▶ Short exercise
Take all the material and copy it exactly.
-- Begin Records supplied --
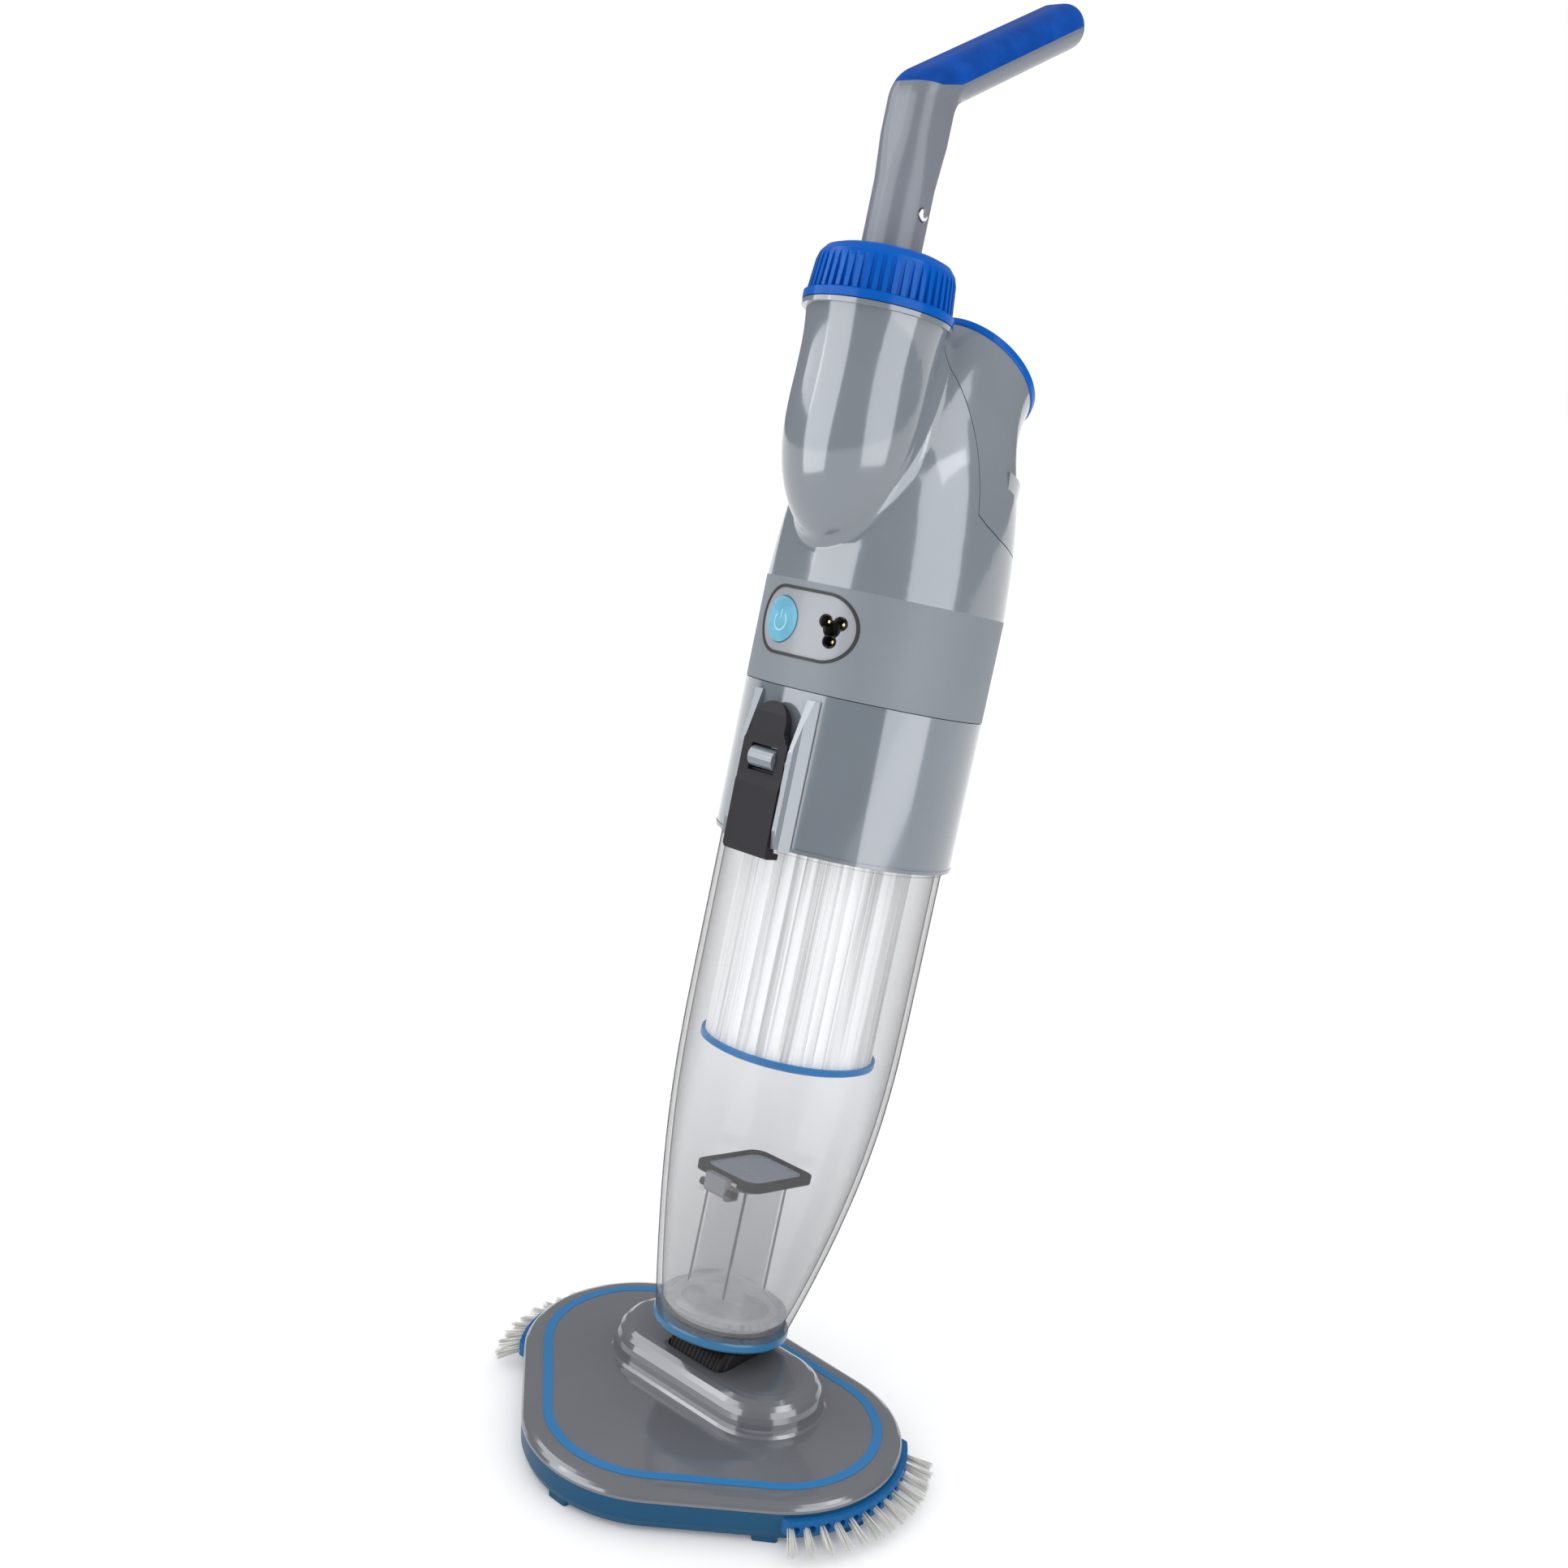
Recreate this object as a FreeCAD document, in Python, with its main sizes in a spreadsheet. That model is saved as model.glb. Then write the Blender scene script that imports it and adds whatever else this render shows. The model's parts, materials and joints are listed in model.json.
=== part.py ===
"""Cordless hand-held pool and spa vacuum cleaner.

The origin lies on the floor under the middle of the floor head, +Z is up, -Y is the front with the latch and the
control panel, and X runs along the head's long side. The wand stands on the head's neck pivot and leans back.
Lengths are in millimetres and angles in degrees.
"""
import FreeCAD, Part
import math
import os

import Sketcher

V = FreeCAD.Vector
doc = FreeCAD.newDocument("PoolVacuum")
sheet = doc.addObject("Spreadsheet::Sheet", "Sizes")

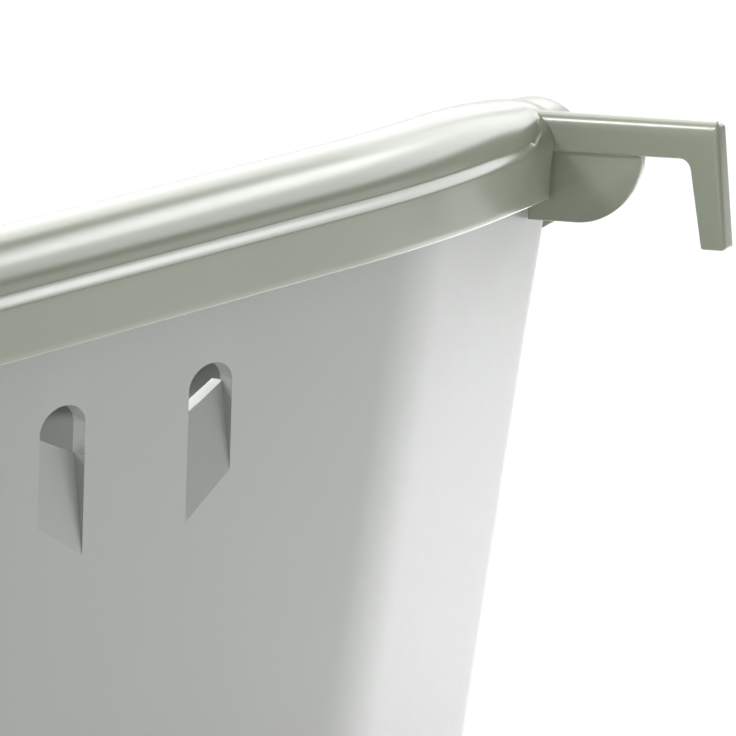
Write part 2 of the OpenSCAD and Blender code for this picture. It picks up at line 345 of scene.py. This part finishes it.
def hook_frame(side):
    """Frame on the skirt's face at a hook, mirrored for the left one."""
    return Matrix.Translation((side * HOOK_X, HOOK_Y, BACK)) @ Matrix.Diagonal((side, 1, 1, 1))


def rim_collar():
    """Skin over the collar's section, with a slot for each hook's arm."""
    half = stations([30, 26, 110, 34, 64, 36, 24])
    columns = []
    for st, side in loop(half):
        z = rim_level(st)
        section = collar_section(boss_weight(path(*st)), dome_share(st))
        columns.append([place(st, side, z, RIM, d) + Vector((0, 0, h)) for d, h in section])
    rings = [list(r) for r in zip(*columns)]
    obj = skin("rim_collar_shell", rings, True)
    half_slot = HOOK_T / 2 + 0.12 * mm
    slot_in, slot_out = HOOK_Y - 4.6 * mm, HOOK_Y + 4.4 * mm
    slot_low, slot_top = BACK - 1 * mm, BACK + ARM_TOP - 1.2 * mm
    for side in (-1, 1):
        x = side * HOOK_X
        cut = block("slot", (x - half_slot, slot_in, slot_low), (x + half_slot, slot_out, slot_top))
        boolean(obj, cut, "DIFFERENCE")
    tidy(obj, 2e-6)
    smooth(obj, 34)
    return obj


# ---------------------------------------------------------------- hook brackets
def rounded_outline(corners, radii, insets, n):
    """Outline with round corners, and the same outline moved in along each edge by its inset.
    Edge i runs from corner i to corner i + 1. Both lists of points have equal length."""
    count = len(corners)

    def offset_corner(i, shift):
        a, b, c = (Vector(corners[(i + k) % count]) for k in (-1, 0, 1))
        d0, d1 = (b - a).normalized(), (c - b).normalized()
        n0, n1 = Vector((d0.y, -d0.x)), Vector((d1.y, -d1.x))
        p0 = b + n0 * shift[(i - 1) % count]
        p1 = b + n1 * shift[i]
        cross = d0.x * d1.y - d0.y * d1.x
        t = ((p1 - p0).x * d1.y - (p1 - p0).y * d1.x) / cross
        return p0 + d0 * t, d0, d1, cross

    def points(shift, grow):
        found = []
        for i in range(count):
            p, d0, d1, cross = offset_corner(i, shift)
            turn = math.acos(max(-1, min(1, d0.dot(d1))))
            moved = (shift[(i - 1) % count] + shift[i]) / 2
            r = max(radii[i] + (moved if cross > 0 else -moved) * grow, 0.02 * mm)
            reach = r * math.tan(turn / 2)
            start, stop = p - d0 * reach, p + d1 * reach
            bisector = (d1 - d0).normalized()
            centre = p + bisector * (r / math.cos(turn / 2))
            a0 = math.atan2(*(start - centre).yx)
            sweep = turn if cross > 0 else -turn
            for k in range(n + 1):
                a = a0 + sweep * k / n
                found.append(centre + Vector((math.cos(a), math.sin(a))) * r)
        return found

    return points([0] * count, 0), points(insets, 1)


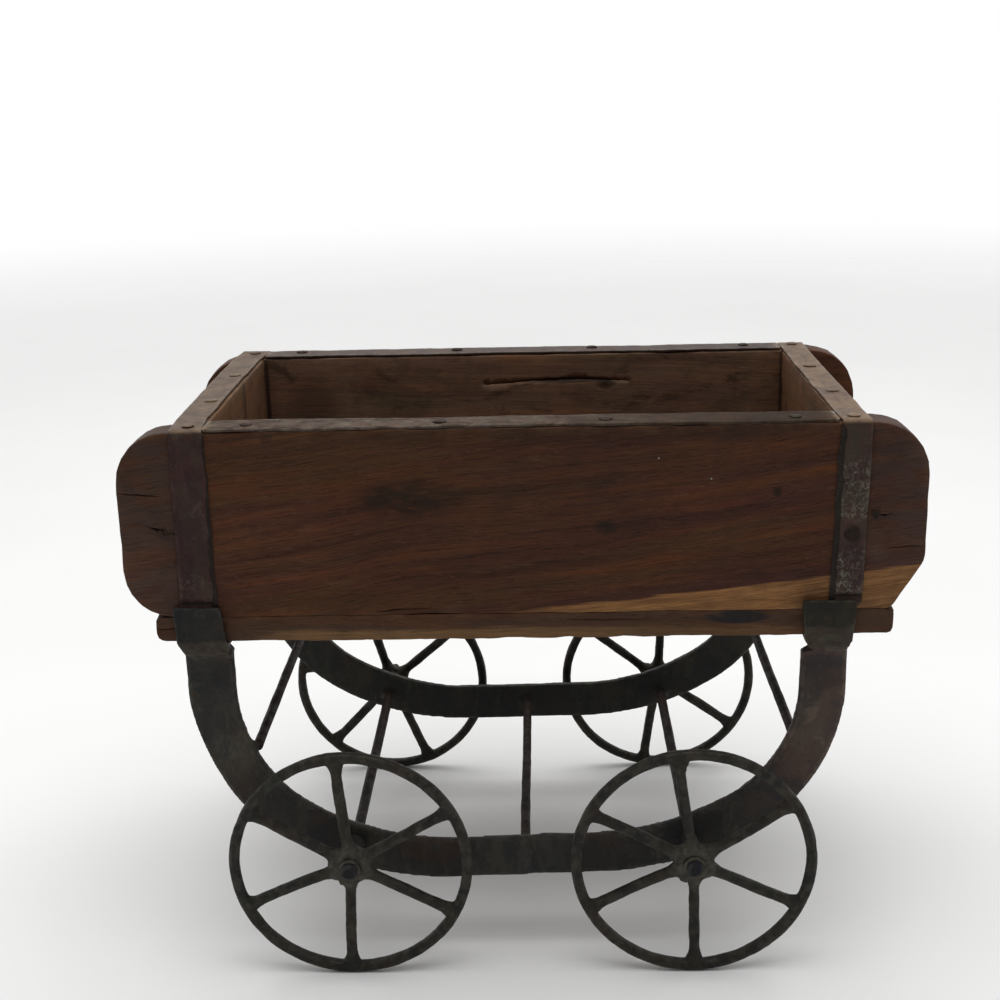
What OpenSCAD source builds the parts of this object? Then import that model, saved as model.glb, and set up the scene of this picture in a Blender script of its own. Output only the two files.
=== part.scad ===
-- End Records supplied --
▶ Written answer
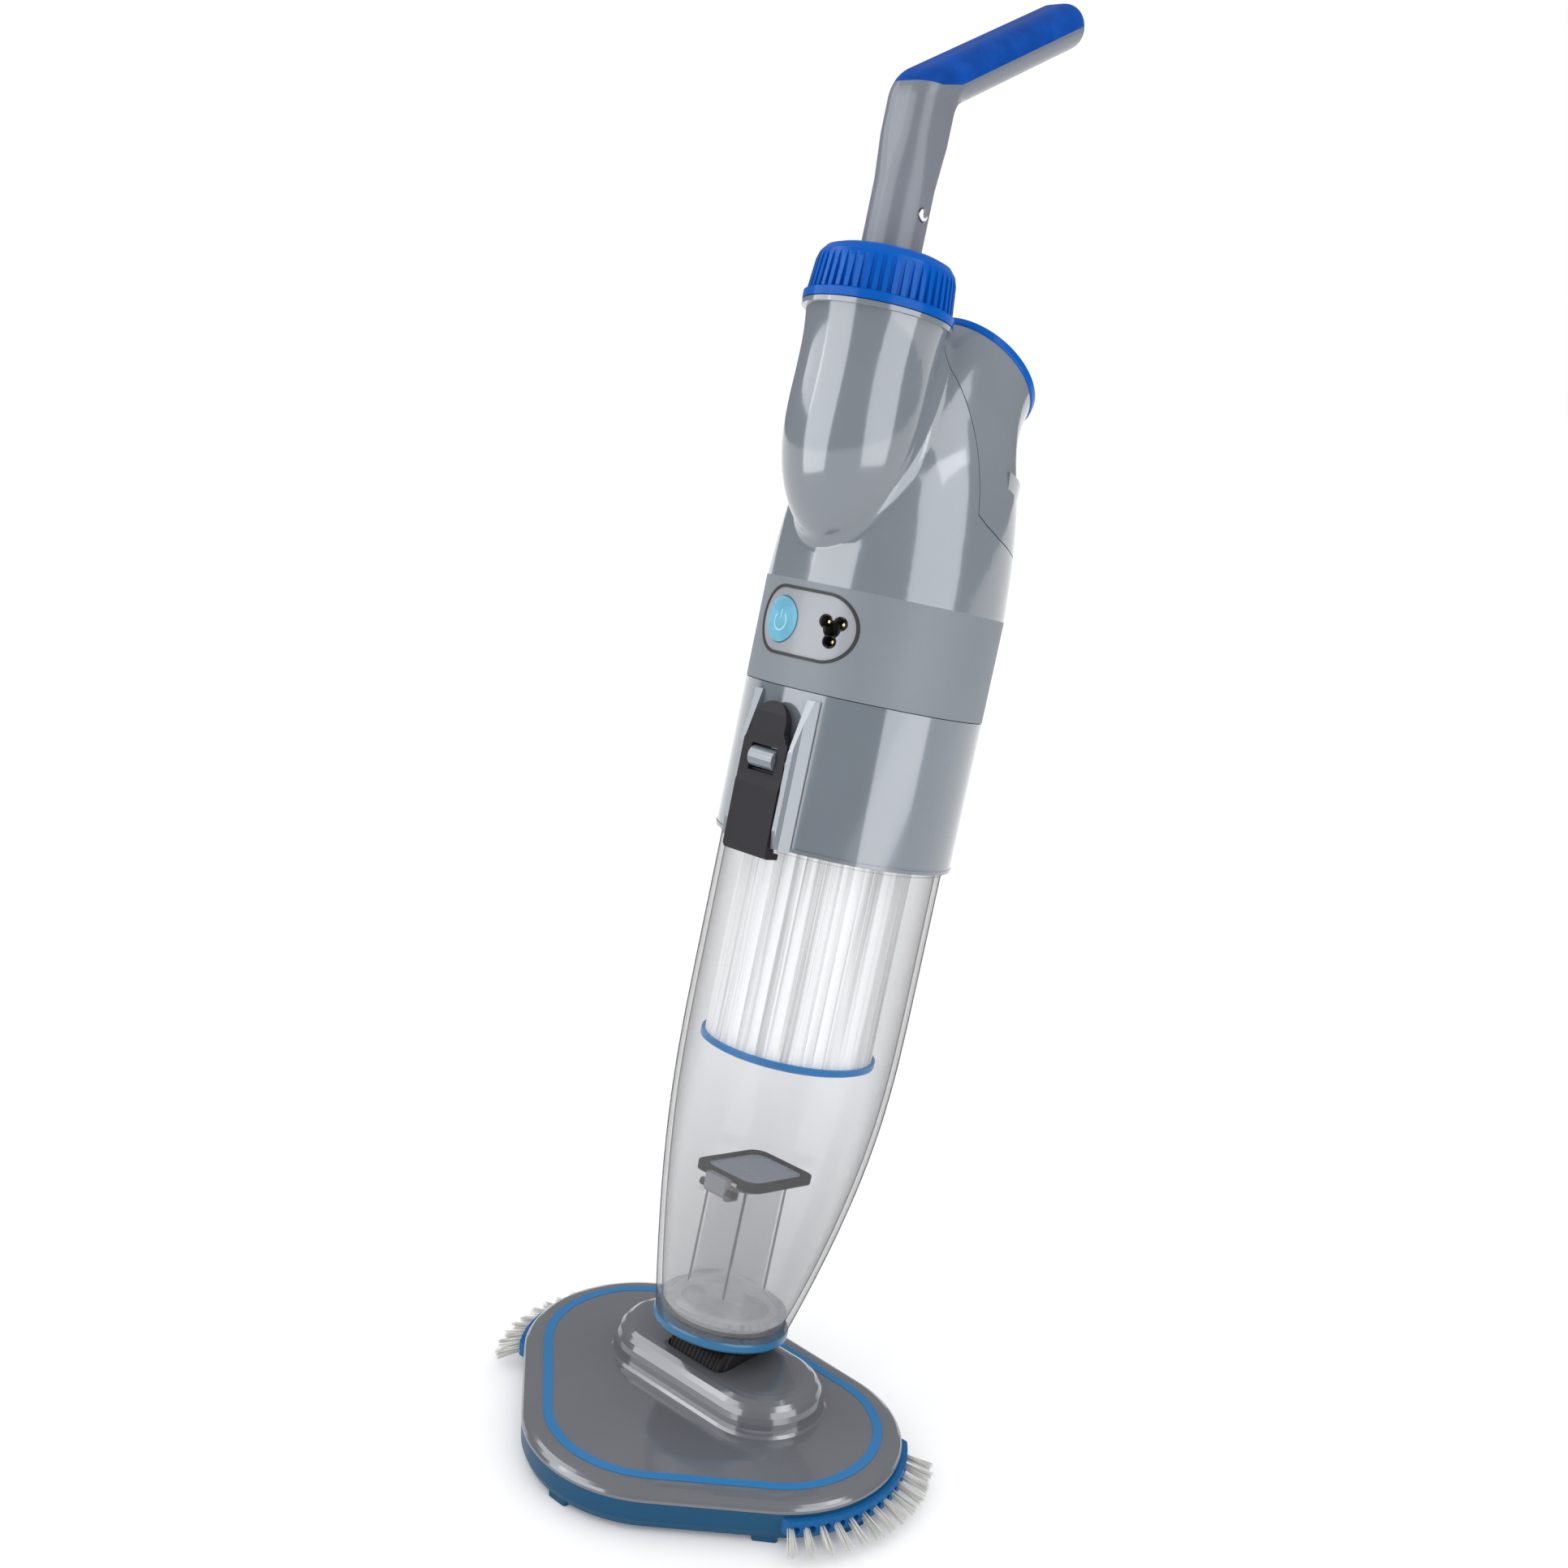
Recreate this object as a FreeCAD document, in Python, with its main sizes in a spreadsheet. That model is saved as model.glb. Then write the Blender scene script that imports it and adds whatever else this render shows. The model's parts, materials and joints are listed in model.json.
=== part.py ===
"""Cordless hand-held pool and spa vacuum cleaner.

The origin lies on the floor under the middle of the floor head, +Z is up, -Y is the front with the latch and the
control panel, and X runs along the head's long side. The wand stands on the head's neck pivot and leans back.
Lengths are in millimetres and angles in degrees.
"""
import FreeCAD, Part
import math
import os

import Sketcher

V = FreeCAD.Vector
doc = FreeCAD.newDocument("PoolVacuum")
sheet = doc.addObject("Spreadsheet::Sheet", "Sizes")

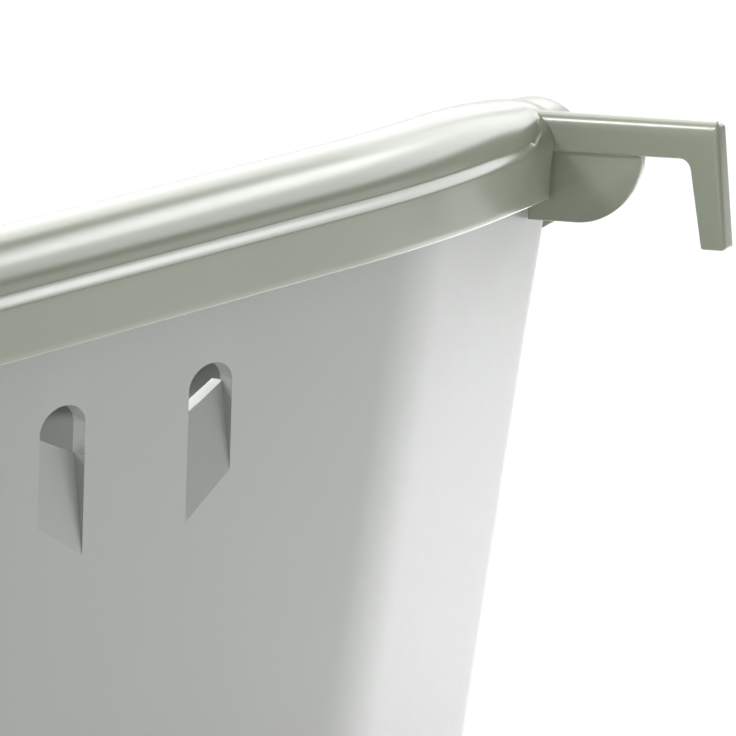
Write part 2 of the OpenSCAD and Blender code for this picture. It picks up at line 345 of scene.py. This part finishes it.
def hook_frame(side):
    """Frame on the skirt's face at a hook, mirrored for the left one."""
    return Matrix.Translation((side * HOOK_X, HOOK_Y, BACK)) @ Matrix.Diagonal((side, 1, 1, 1))


def rim_collar():
    """Skin over the collar's section, with a slot for each hook's arm."""
    half = stations([30, 26, 110, 34, 64, 36, 24])
    columns = []
    for st, side in loop(half):
        z = rim_level(st)
        section = collar_section(boss_weight(path(*st)), dome_share(st))
        columns.append([place(st, side, z, RIM, d) + Vector((0, 0, h)) for d, h in section])
    rings = [list(r) for r in zip(*columns)]
    obj = skin("rim_collar_shell", rings, True)
    half_slot = HOOK_T / 2 + 0.12 * mm
    slot_in, slot_out = HOOK_Y - 4.6 * mm, HOOK_Y + 4.4 * mm
    slot_low, slot_top = BACK - 1 * mm, BACK + ARM_TOP - 1.2 * mm
    for side in (-1, 1):
        x = side * HOOK_X
        cut = block("slot", (x - half_slot, slot_in, slot_low), (x + half_slot, slot_out, slot_top))
        boolean(obj, cut, "DIFFERENCE")
    tidy(obj, 2e-6)
    smooth(obj, 34)
    return obj


# ---------------------------------------------------------------- hook brackets
def rounded_outline(corners, radii, insets, n):
    """Outline with round corners, and the same outline moved in along each edge by its inset.
    Edge i runs from corner i to corner i + 1. Both lists of points have equal length."""
    count = len(corners)

    def offset_corner(i, shift):
        a, b, c = (Vector(corners[(i + k) % count]) for k in (-1, 0, 1))
        d0, d1 = (b - a).normalized(), (c - b).normalized()
        n0, n1 = Vector((d0.y, -d0.x)), Vector((d1.y, -d1.x))
        p0 = b + n0 * shift[(i - 1) % count]
        p1 = b + n1 * shift[i]
        cross = d0.x * d1.y - d0.y * d1.x
        t = ((p1 - p0).x * d1.y - (p1 - p0).y * d1.x) / cross
        return p0 + d0 * t, d0, d1, cross

    def points(shift, grow):
        found = []
        for i in range(count):
            p, d0, d1, cross = offset_corner(i, shift)
            turn = math.acos(max(-1, min(1, d0.dot(d1))))
            moved = (shift[(i - 1) % count] + shift[i]) / 2
            r = max(radii[i] + (moved if cross > 0 else -moved) * grow, 0.02 * mm)
            reach = r * math.tan(turn / 2)
            start, stop = p - d0 * reach, p + d1 * reach
            bisector = (d1 - d0).normalized()
            centre = p + bisector * (r / math.cos(turn / 2))
            a0 = math.atan2(*(start - centre).yx)
            sweep = turn if cross > 0 else -turn
            for k in range(n + 1):
                a = a0 + sweep * k / n
                found.append(centre + Vector((math.cos(a), math.sin(a))) * r)
        return found

    return points([0] * count, 0), points(insets, 1)


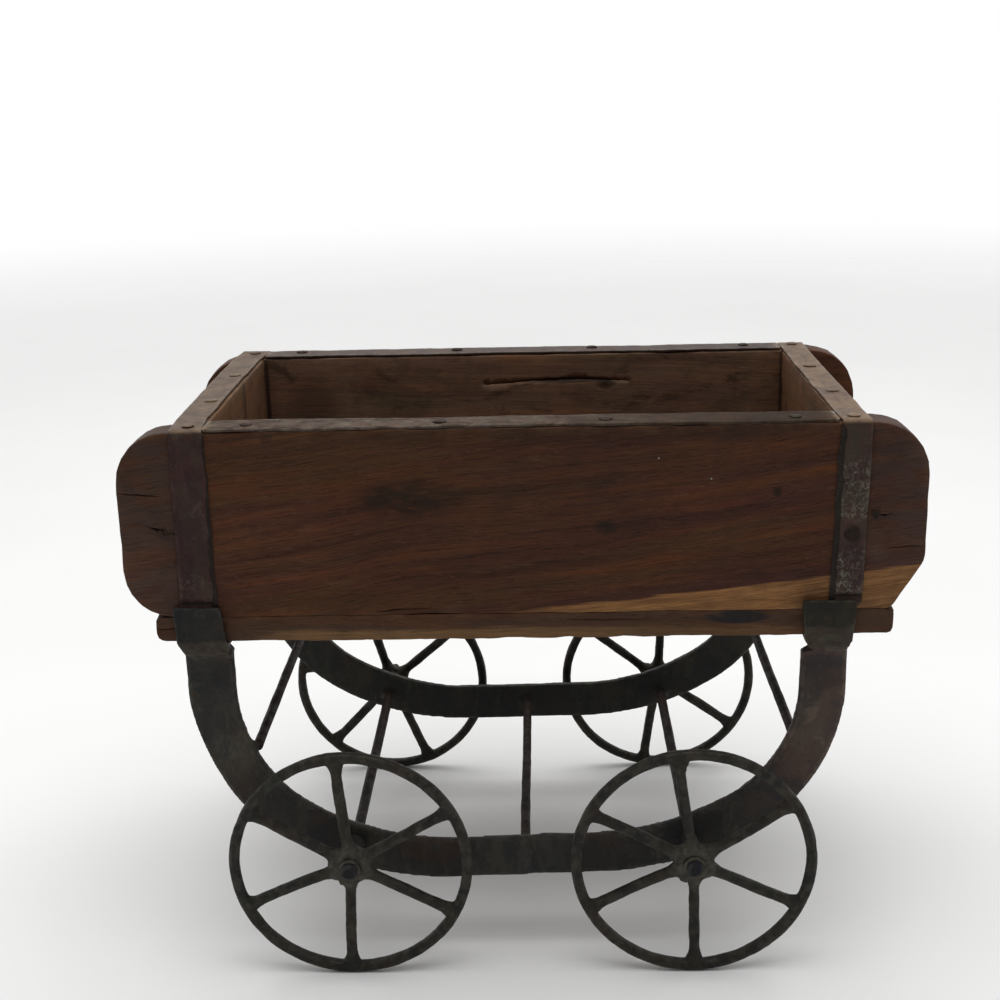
What OpenSCAD source builds the parts of this object? Then import that model, saved as model.glb, and set up the scene of this picture in a Blender script of its own. Output only the two files.
=== part.scad ===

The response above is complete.